In contrast to their predecessors, these two blowhards have absolutely zero intetest in decorum. Trump essentially says whatever pops into his head, like an improv comedian who also happens to be kind of good at math and buying stuff. Hillary, of course, cannot ever say anything that pops into her head, because there is a good chance that it is either an outright lie, or will conflict with a lie she previously told. Or both. This degenerate race to the bottom is characterized by unsustainable levels of hyperbole, baseless accusations, name calling and constant commentary on each candidates physical appearance.

In other words? It’s the best election of my life.

Let’s just admit it, America. Classy people are bores. They’re no fun. They never do stupid shit like call Rosie O Donnell a fat pig or kill Vince Foster. Who among us believes that our “revered” founding fathers were in any way classy? They relied on the immoral brutality of slave labor. Slaughtered Indians. Subjugated women. They took shits outside. And did not wipe. Carried guns to church. Wore the same clothes for weeks at a time. Ate with their hands. After not washing them post-turding. (Spoiler alert: sushi was not a “thing” in the late 1700s, so they were eating stuff like mutton. And dingleberries.) They were assholes. They openly hated their enemies. And through their aggressive hardcore battles, a constitution which we still respect and utilize, was born.

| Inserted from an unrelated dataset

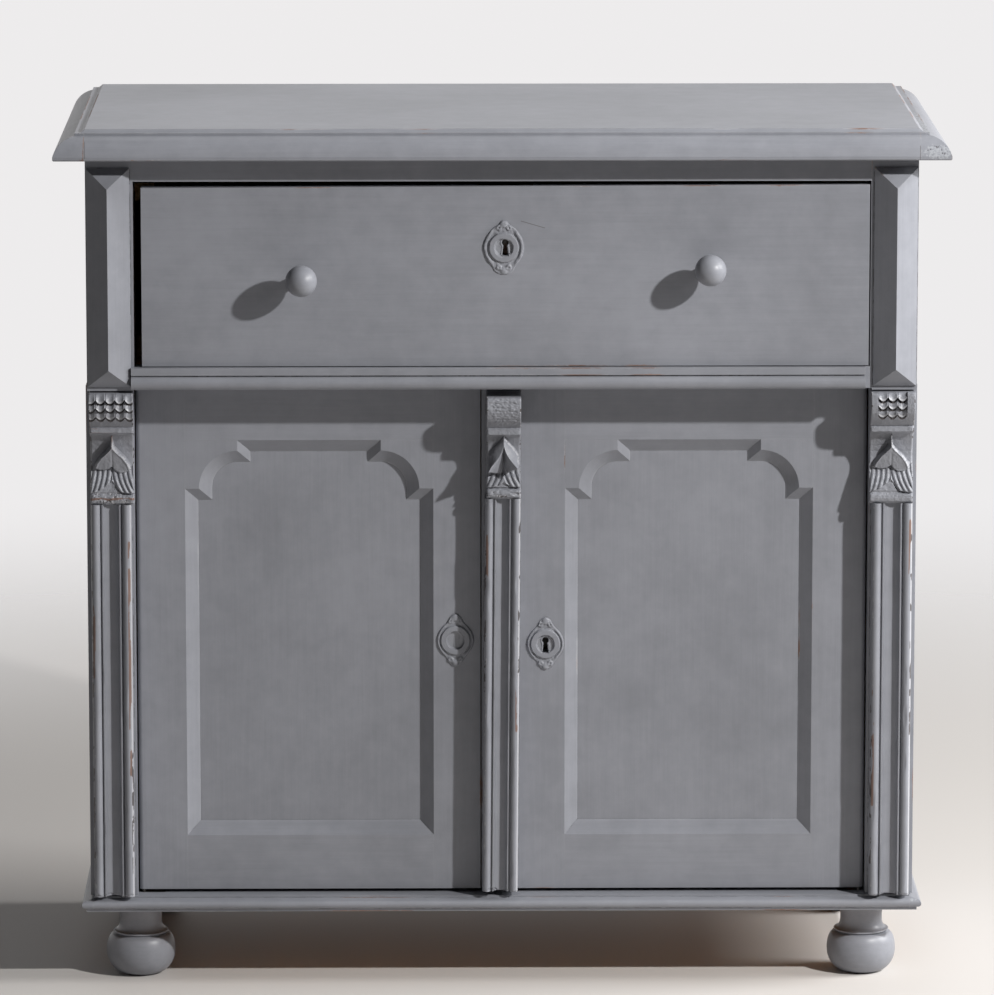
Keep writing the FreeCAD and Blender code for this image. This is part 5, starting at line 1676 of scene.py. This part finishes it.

I’m not sure when America decided that the president is supposed to be nice. Or calm. Or friendly to enemies. Or refrain from killing people who threaten our way of life. Americans have done obnoxious, morally offensive things in the name of patriotism proudly for over 200 years. It’s who we are. I am also uncertain exactly when Americans decided that the First Amendment, written at the same time as the Second Amendment, (as well as eight others), is somehow the defining charter for the United States with regard to the hierarchy of freedoms. I mean, ok. It was written first. But you know what? We thought “Star Wars” was written first and made all kinds of ridiculous decisions around that fallacy but then it turned out that it was just kind of jammed in the middle, like the right to a speedy trial (snore) in the Bill of Rights  or “honor thy mother and father” (as if)  in the Ten Commandments. Also “The View” was the first all female talk show in America. Does that mean that Whoopi Goldberg’s weak urethra and Joy Behar’s Stone Age hole are somehow more important than Julie Chen’s stretched out pea pod and Sharon Osborne’s asscrack transplant, simply because “The Talk” came along second?

I think not.

Wake up, America. We are just not that nice. We do what we feel we have to do to survive and thrive. Sometimes the results are great (banishing Ted Cruz to relative obscurity for the foreseeable future.) Sometimes, not so great. (Death penalty. Ever. For any reason.) But we all keep fighting, ripping on each other, and openly lying about our self interest in order to create fake moral imperatives in the hopes of shaming weaker people to abandon logic in favor of emotion. (WHO CARES ABOUT FAIR WAGES, THERE IS A PUPPY AT RISK, YOU HEARTLESS BASTARD!? YES, IT IS RABID. IT HAS ATTACKED A FEW DISABLED VETERANS. BUT IT’S A FUCKING PUPPY, DONT YOU GET IT?) This non intellectual free for all that we call the American election cycle is our birthright. It’s loaded with hypocrisy, false promises, outrageous personal attacks, and THIS YEAR??? (Thank God) Endless humor. Trump’s continual castigation of Rubio, Cruz, Hillary et al is nothing short of a gift to the public for which we should all be eternally grateful. Why?

Because that is how people in America talk to and about each other. Every. Single. Day. Who wore it best? Which star secretly has cellulite? Who is your boss banging? Why did Tina wear that fucked up pair of high waisted pants that accentuate her uneven twat lips? Does your neighbor REALLY have a million dollars, or is he illegitimately hanging out with the desperate losers in YPO? Is Will really that “tired” or does he have the early stages of cock burn?

We all do it. Constantly. Why shouldn’t Trump do it? Here’s what I’ll say. When you are willing to stop trying to guess the “real reason” that your last Tinder hook up smelled like his balls are actually part of his asshole, (HINT: He is ALSO on Grinder. You’re welcome)  then I’ll stop laughing at Trump accusing Hillary of sleeping when she isn’t giving speeches. Maybe. I mean, I’ll try to stop. The president is human. He or she is elected by other humans. Unless you live in Illinois, in which case he or she may be elected by former humans. If you want your president to stop being superficial and ripping on people’s looks? You stop. Stop watching The Bachelor/ette. Now.  If you want your president to stop lying? You stop. Stop making shit up when you’re late to work.  If you want your president to be a better person?

You be a better person. Until then? Fuck. Off.

If you want your president to be younger than seventy, free of the eternal prison of Depends, viagra and Life Alert buttons?

Move to Canada. Or vote for Gary Johnson.